[Entries taken from a collection]
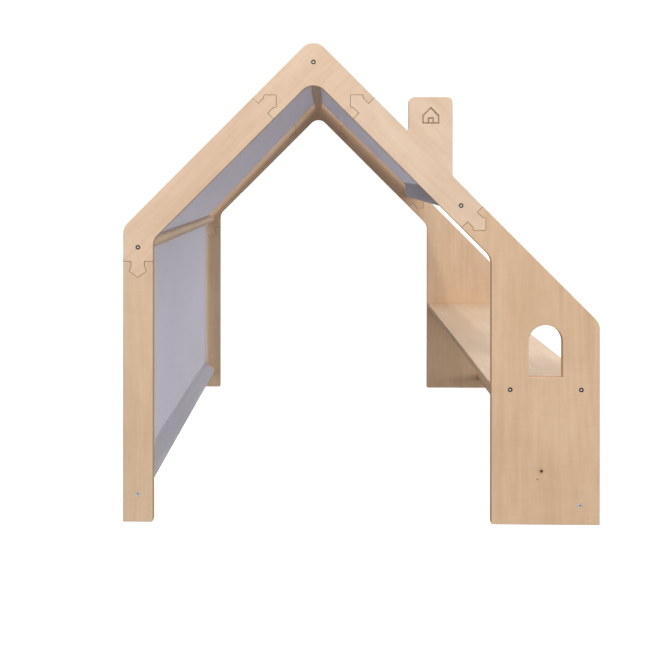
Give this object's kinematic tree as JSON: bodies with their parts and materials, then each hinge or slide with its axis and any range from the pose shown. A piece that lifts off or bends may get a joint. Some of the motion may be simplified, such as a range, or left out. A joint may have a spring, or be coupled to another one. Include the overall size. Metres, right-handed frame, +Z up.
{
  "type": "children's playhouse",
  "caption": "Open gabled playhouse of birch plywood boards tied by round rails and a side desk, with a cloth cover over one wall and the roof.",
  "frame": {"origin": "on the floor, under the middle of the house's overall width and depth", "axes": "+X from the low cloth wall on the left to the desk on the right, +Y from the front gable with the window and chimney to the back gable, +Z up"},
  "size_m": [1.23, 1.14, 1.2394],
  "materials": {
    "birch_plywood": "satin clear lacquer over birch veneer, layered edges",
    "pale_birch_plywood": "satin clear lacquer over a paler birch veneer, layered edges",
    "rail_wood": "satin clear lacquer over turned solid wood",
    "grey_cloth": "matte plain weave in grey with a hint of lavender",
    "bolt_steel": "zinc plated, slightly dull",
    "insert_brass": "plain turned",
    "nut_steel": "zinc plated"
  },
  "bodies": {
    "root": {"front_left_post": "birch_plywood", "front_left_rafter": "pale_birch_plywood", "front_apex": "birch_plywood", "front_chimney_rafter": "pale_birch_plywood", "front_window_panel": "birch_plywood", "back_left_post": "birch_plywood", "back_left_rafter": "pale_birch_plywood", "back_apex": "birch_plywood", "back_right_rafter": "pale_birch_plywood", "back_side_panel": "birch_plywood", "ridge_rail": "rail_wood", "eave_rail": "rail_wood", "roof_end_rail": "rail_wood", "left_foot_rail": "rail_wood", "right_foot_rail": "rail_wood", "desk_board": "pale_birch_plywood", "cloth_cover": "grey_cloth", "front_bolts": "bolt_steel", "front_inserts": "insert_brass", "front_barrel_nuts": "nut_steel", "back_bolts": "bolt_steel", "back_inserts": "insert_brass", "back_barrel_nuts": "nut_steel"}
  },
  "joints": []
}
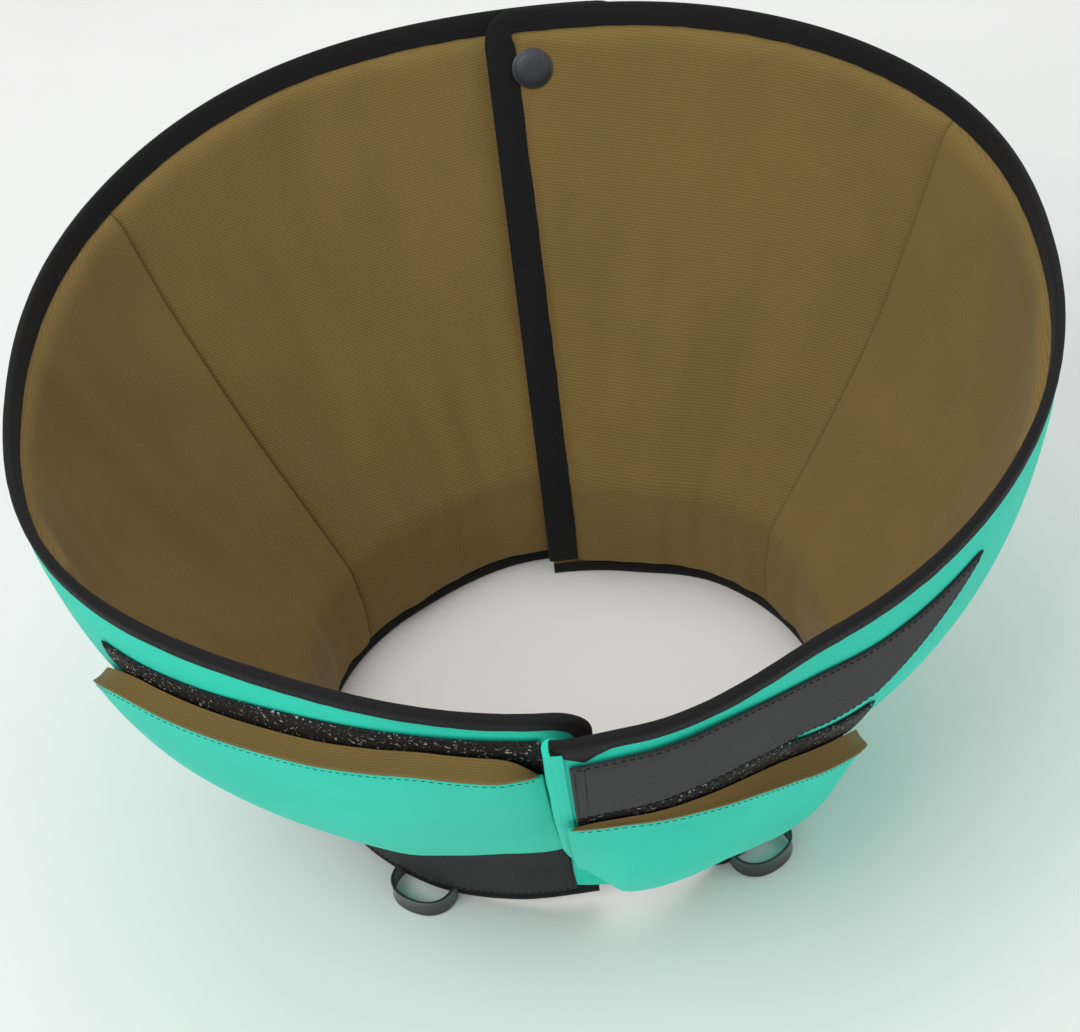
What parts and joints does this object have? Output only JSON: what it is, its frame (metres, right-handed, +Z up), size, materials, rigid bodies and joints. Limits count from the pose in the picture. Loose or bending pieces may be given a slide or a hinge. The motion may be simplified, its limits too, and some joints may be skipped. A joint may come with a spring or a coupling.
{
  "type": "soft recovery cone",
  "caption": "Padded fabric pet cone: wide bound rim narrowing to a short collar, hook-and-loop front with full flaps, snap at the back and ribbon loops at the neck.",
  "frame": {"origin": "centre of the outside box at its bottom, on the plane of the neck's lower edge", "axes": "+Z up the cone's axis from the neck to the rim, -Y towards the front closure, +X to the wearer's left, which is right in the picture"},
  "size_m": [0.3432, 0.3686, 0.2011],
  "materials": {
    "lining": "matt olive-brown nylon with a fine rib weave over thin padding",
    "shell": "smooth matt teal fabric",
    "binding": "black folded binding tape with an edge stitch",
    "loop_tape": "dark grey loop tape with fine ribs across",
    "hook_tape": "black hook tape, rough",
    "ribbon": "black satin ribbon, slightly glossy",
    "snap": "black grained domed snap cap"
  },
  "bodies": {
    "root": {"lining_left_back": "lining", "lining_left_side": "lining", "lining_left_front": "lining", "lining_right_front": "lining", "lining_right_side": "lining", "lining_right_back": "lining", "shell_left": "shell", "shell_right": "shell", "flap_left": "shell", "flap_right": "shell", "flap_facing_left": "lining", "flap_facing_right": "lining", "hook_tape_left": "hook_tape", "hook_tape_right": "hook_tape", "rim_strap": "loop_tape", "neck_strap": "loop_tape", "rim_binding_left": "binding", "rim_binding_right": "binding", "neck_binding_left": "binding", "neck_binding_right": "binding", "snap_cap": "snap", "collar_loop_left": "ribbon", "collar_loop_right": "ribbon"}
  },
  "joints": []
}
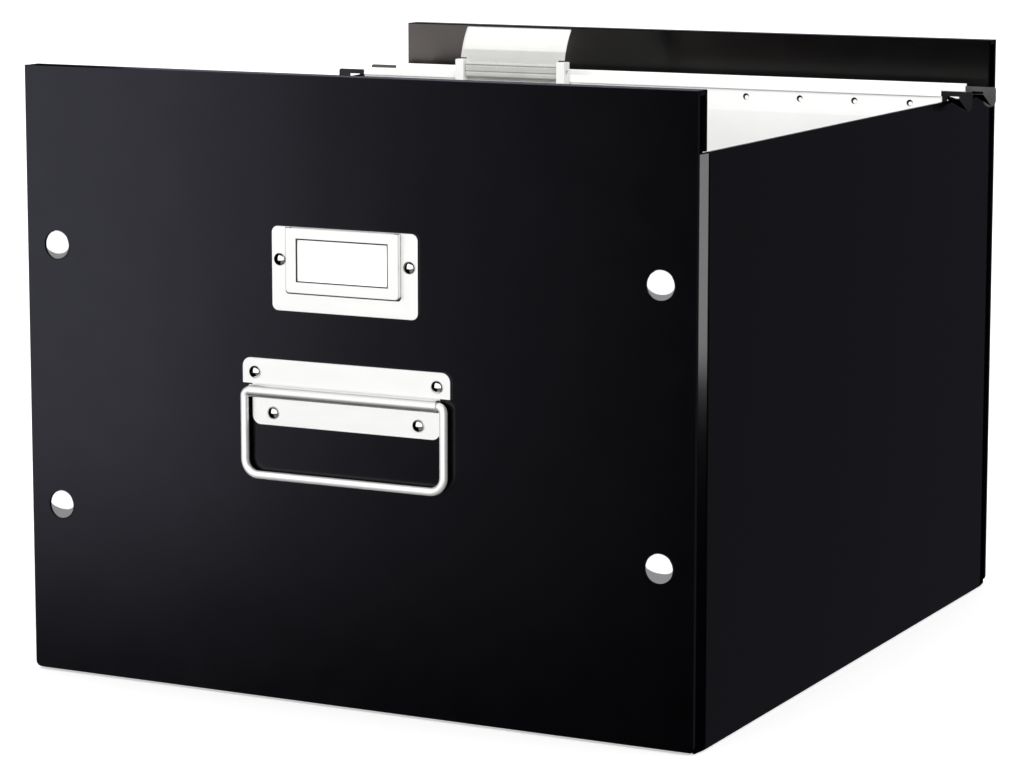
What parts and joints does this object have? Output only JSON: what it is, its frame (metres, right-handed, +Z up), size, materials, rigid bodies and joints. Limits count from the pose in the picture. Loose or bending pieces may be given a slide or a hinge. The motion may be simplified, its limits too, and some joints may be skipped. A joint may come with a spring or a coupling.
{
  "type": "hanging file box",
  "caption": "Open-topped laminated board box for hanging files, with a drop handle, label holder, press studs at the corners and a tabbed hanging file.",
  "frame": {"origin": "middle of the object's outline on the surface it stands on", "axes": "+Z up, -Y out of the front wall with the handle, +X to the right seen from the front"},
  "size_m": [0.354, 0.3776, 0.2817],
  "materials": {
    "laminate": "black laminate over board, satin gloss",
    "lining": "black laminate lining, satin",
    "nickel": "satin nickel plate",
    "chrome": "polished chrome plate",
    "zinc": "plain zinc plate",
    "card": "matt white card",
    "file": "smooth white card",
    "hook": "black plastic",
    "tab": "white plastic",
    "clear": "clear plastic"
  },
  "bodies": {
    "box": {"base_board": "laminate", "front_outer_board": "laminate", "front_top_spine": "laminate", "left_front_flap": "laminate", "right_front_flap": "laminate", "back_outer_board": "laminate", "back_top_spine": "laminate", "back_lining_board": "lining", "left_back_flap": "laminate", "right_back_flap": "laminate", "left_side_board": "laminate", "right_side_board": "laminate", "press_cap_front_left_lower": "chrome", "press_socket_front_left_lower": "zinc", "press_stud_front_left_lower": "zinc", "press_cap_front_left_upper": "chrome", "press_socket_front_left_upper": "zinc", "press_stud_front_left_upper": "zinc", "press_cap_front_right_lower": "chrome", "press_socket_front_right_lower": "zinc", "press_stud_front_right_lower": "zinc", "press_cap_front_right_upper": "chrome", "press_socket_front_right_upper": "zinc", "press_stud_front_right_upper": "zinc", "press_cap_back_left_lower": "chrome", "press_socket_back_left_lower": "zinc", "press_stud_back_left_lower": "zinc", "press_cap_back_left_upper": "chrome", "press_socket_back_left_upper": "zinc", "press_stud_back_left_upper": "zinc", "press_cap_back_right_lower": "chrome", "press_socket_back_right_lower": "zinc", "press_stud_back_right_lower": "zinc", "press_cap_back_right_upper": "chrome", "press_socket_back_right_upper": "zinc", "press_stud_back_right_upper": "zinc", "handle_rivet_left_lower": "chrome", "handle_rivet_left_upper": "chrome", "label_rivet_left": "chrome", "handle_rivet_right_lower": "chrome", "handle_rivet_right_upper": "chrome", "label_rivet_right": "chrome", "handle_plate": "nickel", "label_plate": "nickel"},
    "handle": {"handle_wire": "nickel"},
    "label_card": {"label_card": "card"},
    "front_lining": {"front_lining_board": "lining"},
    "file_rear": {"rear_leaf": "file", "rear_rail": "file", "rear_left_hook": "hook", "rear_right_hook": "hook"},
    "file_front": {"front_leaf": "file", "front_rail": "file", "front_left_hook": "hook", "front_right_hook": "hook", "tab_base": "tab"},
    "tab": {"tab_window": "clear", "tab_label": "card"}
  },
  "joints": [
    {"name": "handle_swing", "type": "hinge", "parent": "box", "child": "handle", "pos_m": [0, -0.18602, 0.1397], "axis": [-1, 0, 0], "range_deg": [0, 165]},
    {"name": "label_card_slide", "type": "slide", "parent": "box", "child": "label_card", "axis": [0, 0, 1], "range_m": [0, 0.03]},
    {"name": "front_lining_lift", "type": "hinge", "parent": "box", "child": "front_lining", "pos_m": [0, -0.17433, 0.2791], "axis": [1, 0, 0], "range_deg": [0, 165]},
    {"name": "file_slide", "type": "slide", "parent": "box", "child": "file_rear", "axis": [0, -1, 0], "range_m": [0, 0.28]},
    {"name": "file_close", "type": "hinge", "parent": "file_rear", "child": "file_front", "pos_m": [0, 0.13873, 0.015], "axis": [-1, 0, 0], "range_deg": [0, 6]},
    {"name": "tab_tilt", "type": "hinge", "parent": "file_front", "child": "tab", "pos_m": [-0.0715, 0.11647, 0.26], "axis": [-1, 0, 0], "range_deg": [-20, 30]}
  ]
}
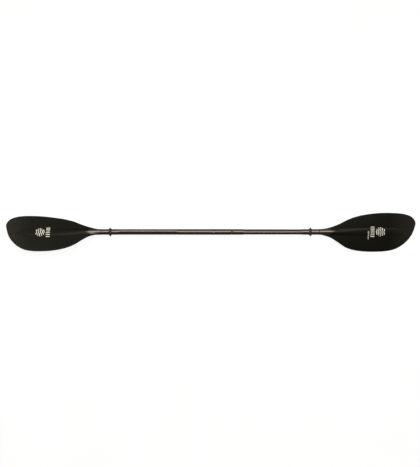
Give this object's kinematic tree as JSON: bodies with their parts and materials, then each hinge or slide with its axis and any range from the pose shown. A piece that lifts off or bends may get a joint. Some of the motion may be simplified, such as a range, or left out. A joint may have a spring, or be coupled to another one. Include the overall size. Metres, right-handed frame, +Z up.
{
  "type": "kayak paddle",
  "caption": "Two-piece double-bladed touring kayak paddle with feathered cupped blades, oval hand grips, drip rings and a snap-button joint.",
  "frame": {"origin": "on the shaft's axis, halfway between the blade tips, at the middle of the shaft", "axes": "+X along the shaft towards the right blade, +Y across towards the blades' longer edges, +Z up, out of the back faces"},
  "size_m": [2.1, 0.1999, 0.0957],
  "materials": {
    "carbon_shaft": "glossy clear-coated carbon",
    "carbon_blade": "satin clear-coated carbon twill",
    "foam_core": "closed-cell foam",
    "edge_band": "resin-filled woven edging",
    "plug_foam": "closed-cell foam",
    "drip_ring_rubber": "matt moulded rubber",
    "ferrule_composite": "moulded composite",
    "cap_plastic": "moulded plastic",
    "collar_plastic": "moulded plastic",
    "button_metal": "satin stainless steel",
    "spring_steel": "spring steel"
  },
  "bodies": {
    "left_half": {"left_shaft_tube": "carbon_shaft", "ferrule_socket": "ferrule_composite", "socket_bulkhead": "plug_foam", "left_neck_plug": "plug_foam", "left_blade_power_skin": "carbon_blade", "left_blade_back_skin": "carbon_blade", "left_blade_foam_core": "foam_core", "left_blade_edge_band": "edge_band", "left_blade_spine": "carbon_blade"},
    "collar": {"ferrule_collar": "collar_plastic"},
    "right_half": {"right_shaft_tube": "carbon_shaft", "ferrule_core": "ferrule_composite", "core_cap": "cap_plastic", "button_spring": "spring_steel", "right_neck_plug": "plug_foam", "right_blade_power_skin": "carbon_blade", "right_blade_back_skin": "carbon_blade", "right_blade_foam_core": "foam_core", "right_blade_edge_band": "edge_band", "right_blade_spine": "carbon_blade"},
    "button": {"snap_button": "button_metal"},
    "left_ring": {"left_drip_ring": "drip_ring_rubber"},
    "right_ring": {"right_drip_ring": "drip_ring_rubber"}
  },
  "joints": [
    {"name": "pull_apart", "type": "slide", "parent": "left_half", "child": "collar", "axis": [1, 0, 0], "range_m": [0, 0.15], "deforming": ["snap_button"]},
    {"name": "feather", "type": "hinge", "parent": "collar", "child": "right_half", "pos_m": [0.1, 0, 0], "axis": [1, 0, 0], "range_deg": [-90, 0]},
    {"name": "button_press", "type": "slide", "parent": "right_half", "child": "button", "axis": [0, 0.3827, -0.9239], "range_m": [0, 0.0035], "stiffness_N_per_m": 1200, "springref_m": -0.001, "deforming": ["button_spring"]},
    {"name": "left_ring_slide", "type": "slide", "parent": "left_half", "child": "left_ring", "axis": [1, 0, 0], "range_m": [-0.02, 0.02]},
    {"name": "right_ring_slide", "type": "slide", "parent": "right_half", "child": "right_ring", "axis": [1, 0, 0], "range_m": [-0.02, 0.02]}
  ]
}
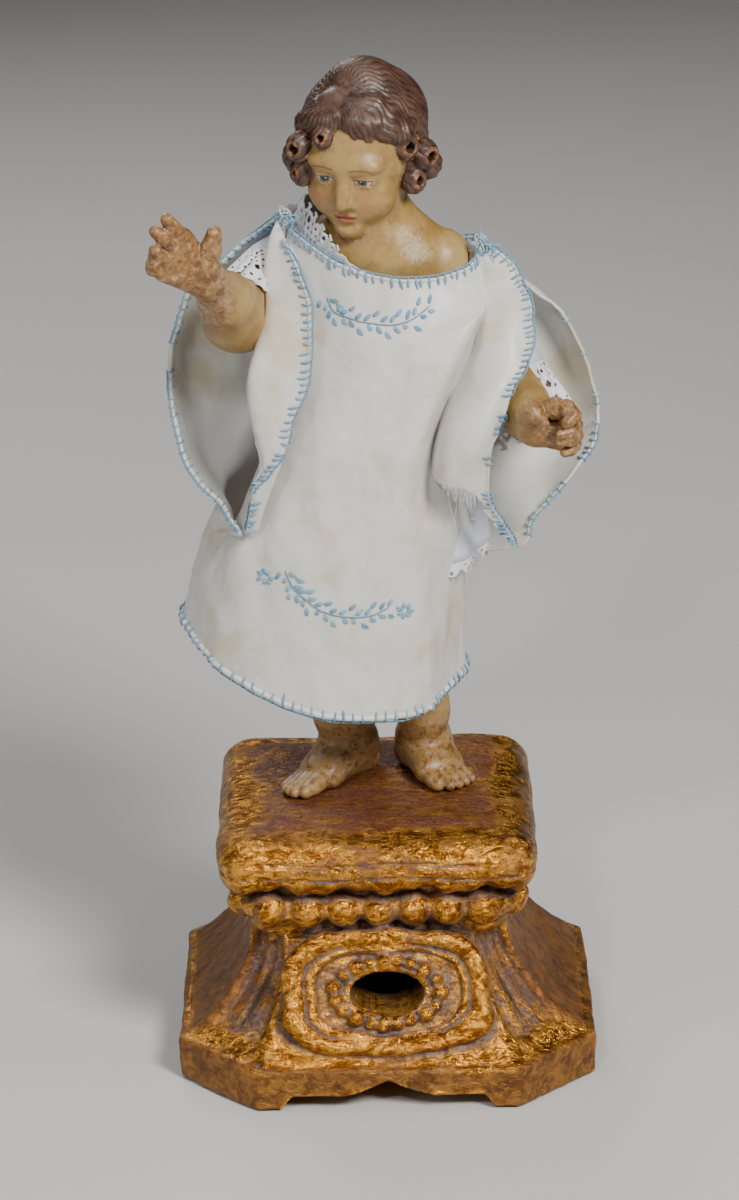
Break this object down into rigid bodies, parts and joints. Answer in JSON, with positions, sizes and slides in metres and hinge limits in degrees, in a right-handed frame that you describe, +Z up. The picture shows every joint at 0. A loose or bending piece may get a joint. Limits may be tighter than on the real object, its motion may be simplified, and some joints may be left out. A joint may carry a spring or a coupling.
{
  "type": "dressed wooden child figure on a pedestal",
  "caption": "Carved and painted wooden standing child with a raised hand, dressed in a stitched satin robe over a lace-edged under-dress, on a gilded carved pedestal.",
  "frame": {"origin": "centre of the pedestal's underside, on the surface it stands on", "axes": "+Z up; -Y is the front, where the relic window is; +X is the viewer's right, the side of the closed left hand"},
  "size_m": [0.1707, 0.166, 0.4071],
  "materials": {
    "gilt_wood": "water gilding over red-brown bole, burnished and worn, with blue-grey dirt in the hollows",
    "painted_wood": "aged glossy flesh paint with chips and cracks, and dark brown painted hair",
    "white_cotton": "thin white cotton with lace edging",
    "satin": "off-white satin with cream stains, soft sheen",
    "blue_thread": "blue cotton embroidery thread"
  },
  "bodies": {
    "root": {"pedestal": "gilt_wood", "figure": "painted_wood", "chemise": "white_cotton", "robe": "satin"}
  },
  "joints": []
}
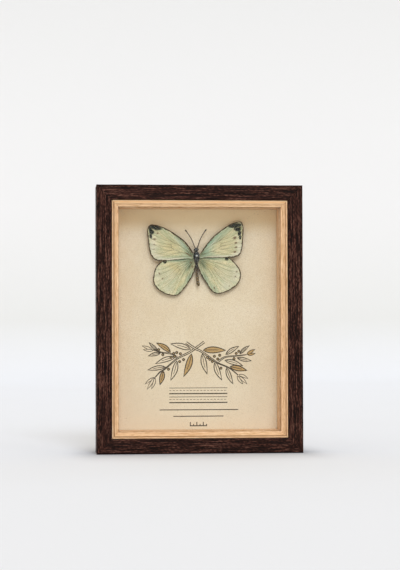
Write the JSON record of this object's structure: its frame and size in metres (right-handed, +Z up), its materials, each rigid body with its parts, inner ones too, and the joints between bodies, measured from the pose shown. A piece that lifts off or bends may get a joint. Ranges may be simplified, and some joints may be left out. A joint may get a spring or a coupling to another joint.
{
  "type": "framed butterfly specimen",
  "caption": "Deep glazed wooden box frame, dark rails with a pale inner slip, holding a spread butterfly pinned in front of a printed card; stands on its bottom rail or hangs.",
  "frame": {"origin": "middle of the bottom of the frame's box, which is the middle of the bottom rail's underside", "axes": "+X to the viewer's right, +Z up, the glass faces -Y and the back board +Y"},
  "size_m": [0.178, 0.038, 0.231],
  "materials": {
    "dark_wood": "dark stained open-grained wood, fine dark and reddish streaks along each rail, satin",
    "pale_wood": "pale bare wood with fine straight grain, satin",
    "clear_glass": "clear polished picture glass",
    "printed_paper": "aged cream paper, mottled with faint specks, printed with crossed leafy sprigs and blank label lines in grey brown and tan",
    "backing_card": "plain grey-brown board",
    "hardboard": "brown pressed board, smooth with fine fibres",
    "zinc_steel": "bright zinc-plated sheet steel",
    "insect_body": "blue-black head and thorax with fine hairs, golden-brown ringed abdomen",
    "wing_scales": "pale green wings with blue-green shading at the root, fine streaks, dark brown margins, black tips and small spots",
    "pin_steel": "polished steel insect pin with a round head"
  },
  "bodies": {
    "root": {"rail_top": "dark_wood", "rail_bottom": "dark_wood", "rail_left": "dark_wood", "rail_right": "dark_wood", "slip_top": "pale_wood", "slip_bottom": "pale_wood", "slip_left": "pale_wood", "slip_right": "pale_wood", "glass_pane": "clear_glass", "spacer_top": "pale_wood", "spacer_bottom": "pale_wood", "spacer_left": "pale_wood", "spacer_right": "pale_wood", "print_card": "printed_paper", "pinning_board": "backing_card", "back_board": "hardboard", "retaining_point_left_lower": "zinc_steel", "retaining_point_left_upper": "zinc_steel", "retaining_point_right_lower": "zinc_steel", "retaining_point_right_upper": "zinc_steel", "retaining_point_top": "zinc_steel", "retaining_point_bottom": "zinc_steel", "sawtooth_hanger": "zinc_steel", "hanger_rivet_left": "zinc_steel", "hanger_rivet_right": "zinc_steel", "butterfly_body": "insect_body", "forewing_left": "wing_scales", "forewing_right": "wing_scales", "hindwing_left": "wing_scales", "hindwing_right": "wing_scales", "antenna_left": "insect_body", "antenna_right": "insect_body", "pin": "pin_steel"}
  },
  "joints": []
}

What is expected = Extract every line of the records above that contains the word "between".

The result =
  "frame": {"origin": "on the shaft's axis, halfway between the blade tips, at the middle of the shaft", "axes": "+X along the shaft towards the right blade, +Y across towards the blades' longer edges, +Z up, out of the back faces"},
Write the JSON record of this object's structure: its frame and size in metres (right-handed, +Z up), its materials, each rigid body with its parts, inner ones too, and the joints between bodies, measured from the pose shown. A piece that lifts off or bends may get a joint. Ranges may be simplified, and some joints may be left out. A joint may get a spring or a coupling to another joint.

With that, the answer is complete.